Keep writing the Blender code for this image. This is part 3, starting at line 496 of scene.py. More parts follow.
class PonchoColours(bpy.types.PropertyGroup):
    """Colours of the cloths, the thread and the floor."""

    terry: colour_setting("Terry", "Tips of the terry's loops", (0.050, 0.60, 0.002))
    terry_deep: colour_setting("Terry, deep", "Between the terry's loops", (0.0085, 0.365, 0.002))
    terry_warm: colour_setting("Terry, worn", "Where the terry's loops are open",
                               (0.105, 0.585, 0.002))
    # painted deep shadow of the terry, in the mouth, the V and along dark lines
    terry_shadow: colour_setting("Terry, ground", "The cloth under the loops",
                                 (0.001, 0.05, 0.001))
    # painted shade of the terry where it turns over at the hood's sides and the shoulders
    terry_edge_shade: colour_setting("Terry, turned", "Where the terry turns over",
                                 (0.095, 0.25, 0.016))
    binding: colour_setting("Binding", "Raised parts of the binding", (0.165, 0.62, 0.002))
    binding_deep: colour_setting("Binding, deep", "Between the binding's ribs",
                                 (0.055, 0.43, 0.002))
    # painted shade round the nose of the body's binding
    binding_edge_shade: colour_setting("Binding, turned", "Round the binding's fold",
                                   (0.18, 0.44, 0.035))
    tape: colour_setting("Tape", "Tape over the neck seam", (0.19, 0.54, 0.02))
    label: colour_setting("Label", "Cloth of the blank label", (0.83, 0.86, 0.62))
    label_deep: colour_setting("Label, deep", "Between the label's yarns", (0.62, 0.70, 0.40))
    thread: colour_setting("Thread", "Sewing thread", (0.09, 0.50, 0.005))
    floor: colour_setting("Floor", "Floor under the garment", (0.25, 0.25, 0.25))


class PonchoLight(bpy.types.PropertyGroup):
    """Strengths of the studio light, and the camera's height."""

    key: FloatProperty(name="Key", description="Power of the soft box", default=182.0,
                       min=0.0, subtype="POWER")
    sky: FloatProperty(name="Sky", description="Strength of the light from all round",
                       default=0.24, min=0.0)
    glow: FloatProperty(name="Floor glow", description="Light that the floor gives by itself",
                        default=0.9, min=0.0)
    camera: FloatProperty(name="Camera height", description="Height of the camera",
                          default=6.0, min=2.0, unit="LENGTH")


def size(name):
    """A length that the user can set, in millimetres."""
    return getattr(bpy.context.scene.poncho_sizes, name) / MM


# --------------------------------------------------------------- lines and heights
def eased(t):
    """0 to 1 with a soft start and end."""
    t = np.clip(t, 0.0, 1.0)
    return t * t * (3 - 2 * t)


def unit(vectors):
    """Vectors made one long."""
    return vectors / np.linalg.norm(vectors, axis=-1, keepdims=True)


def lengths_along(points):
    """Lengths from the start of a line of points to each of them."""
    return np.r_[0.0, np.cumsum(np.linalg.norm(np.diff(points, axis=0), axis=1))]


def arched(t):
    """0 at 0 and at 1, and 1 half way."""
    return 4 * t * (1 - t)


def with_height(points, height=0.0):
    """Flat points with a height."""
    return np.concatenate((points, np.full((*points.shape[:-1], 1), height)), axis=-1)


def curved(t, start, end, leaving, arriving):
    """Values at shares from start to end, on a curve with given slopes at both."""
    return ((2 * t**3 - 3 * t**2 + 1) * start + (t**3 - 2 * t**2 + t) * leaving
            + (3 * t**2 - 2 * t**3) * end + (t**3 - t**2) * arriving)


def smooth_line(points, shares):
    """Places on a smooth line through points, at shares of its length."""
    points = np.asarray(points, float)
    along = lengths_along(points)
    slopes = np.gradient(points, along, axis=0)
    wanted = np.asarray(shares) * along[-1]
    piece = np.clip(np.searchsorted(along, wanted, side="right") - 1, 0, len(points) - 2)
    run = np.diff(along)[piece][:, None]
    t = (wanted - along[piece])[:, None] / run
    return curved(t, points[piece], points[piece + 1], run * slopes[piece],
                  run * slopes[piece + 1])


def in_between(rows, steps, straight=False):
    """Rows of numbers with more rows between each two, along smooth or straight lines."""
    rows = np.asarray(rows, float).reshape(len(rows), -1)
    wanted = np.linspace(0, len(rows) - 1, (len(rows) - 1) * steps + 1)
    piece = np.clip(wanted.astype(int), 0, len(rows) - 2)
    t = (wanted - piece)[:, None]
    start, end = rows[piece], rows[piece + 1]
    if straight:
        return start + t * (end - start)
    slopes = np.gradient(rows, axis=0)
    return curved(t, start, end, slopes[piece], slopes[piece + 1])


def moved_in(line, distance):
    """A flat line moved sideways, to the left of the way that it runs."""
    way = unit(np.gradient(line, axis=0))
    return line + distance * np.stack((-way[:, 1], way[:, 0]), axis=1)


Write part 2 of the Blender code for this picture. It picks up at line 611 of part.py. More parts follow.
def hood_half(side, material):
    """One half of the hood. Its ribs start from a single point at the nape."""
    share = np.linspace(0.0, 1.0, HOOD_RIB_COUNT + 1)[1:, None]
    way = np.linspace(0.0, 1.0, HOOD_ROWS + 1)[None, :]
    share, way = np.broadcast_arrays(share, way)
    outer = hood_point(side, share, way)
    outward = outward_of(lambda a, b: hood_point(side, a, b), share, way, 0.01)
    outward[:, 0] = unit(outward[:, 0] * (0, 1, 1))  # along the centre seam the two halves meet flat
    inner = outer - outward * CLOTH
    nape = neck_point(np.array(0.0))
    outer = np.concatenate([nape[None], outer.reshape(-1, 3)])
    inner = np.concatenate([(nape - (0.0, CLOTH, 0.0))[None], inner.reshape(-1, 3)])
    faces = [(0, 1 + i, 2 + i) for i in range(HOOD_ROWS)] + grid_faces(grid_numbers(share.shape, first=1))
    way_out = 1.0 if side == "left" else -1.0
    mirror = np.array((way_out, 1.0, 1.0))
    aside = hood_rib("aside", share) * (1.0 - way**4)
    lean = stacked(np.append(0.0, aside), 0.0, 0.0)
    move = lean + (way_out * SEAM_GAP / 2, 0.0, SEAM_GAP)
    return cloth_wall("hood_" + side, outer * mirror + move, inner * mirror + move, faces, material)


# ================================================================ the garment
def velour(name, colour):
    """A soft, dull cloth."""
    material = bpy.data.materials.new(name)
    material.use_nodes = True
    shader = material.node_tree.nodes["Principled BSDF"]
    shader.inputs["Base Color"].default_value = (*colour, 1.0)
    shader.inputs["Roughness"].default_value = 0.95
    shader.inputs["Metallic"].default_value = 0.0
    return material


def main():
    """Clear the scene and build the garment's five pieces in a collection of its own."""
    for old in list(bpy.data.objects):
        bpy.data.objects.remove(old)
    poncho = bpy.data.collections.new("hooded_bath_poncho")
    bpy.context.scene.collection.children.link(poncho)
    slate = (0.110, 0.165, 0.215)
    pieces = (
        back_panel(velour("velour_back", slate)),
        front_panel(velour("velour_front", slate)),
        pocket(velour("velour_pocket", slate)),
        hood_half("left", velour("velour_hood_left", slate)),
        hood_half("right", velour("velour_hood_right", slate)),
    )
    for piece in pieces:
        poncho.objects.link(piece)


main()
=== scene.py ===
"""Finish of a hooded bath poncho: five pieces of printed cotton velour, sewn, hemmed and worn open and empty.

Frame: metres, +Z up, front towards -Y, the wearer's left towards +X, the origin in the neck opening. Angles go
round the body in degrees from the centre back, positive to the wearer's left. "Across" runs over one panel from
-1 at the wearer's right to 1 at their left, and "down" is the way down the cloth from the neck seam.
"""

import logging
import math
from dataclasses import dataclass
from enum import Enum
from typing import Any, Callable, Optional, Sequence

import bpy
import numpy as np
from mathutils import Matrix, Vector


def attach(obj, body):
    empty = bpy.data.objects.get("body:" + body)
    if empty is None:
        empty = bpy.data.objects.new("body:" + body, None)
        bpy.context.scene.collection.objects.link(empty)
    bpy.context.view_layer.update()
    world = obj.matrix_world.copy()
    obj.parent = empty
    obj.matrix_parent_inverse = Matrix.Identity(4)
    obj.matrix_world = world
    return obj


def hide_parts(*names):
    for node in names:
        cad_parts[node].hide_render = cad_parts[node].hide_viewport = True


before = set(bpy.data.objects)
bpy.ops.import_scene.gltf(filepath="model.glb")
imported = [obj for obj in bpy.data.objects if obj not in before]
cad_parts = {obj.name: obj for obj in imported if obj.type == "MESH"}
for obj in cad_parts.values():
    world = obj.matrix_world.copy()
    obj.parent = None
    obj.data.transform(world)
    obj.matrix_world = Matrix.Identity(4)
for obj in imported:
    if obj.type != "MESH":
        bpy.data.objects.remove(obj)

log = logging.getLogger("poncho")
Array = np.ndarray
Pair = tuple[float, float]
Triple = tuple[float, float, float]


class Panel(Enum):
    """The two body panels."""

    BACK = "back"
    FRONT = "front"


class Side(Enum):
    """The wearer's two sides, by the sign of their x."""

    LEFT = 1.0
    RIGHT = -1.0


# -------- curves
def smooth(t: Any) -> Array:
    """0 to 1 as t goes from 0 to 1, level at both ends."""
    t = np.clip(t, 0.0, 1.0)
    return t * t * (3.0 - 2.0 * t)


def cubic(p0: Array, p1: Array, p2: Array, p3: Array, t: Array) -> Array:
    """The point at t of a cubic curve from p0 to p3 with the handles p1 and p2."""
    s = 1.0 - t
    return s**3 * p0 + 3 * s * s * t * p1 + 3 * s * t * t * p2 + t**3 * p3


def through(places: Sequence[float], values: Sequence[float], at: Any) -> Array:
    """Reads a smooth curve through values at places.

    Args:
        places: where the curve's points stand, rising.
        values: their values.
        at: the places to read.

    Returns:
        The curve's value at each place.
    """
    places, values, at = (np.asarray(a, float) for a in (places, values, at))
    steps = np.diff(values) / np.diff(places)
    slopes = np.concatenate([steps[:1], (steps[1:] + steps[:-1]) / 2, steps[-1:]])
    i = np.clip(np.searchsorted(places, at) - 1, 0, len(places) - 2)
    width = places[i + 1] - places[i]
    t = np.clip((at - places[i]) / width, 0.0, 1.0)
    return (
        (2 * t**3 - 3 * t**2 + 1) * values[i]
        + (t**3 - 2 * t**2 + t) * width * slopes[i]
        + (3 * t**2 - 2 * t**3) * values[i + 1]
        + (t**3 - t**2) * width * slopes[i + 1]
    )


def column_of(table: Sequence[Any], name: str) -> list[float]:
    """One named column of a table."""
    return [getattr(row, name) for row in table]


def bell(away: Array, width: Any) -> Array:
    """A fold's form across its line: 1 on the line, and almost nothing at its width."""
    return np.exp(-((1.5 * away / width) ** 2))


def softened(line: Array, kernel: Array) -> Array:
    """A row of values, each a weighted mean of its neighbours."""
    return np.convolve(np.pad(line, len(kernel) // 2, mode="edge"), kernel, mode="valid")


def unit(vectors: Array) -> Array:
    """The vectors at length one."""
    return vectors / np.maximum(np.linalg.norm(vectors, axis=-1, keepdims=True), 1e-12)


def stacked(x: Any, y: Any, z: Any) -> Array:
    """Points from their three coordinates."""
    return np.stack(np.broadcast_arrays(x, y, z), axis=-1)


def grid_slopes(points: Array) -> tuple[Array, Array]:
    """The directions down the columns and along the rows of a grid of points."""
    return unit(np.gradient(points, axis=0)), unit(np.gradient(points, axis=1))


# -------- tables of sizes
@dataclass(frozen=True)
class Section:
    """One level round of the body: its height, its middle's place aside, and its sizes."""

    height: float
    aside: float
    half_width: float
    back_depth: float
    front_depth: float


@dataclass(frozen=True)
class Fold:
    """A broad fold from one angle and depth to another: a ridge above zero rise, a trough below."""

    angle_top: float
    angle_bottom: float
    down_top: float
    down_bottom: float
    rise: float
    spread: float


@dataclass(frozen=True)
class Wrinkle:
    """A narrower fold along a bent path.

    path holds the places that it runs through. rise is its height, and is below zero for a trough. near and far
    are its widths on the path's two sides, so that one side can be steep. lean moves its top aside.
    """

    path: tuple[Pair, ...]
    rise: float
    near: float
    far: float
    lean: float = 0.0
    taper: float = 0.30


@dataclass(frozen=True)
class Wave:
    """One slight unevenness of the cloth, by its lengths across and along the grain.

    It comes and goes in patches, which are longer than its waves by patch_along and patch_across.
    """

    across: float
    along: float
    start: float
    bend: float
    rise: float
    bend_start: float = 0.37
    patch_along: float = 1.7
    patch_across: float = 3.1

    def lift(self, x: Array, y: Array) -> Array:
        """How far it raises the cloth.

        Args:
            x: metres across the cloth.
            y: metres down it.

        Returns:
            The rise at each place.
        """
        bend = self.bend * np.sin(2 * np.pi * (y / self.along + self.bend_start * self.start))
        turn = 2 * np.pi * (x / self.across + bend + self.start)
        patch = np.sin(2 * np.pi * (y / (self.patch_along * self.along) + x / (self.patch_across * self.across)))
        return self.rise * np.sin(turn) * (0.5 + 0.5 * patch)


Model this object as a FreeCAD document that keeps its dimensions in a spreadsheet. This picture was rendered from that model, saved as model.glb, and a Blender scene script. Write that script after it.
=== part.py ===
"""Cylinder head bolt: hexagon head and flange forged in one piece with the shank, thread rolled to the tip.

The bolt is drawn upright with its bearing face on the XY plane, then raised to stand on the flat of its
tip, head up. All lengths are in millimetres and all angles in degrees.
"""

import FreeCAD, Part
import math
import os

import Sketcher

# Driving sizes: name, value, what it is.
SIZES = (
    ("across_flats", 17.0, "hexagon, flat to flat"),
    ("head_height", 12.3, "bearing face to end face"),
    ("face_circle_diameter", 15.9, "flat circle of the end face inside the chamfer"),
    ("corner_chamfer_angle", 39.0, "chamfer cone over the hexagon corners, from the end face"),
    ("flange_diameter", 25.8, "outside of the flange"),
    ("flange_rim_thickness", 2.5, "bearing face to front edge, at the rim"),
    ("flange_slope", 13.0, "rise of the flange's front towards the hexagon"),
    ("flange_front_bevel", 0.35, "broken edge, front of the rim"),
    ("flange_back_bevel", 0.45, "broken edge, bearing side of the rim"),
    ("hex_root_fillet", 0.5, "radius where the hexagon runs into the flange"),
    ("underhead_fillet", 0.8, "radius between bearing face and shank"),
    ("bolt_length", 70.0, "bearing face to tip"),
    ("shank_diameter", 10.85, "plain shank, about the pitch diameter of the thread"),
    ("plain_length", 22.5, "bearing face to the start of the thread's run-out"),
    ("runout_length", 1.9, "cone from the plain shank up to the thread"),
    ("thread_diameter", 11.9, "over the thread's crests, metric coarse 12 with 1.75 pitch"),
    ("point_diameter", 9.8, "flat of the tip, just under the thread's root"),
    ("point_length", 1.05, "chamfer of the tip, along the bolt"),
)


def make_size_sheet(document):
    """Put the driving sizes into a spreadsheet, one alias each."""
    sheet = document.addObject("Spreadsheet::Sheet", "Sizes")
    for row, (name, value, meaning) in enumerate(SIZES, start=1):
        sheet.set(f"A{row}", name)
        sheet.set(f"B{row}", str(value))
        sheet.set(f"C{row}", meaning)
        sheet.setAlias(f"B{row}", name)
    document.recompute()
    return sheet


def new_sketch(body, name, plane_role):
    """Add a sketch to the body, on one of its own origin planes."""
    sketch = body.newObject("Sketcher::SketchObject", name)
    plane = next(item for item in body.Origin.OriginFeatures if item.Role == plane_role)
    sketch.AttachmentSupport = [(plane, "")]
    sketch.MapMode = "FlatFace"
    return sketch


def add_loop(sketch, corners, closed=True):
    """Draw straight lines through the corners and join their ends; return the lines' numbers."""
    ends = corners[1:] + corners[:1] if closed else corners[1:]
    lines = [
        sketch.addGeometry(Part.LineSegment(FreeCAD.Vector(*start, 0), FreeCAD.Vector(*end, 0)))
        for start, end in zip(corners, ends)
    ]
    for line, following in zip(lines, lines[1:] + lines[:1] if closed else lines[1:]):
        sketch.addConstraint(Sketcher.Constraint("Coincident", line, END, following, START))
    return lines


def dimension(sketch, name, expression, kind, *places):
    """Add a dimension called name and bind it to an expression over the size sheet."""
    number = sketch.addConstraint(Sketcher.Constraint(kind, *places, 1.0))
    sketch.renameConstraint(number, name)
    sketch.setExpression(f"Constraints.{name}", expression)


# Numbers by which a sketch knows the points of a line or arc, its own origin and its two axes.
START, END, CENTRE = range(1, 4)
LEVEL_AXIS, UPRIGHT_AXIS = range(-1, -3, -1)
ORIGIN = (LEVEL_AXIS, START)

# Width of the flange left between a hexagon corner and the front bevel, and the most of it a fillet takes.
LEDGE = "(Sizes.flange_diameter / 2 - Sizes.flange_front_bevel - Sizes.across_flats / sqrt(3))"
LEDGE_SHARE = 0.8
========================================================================
Within the listing above, give again exactly every line from the line with "obj.parent = empty" through the line with "return t * t * (3.0 - 2.0 * t)", both included, and no other line.

    obj.parent = empty
    obj.matrix_parent_inverse = Matrix.Identity(4)
    obj.matrix_world = world
    return obj


def hide_parts(*names):
    for node in names:
        cad_parts[node].hide_render = cad_parts[node].hide_viewport = True


before = set(bpy.data.objects)
bpy.ops.import_scene.gltf(filepath="model.glb")
imported = [obj for obj in bpy.data.objects if obj not in before]
cad_parts = {obj.name: obj for obj in imported if obj.type == "MESH"}
for obj in cad_parts.values():
    world = obj.matrix_world.copy()
    obj.parent = None
    obj.data.transform(world)
    obj.matrix_world = Matrix.Identity(4)
for obj in imported:
    if obj.type != "MESH":
        bpy.data.objects.remove(obj)

log = logging.getLogger("poncho")
Array = np.ndarray
Pair = tuple[float, float]
Triple = tuple[float, float, float]


class Panel(Enum):
    """The two body panels."""

    BACK = "back"
    FRONT = "front"


class Side(Enum):
    """The wearer's two sides, by the sign of their x."""

    LEFT = 1.0
    RIGHT = -1.0


# -------- curves
def smooth(t: Any) -> Array:
    """0 to 1 as t goes from 0 to 1, level at both ends."""
    t = np.clip(t, 0.0, 1.0)
    return t * t * (3.0 - 2.0 * t)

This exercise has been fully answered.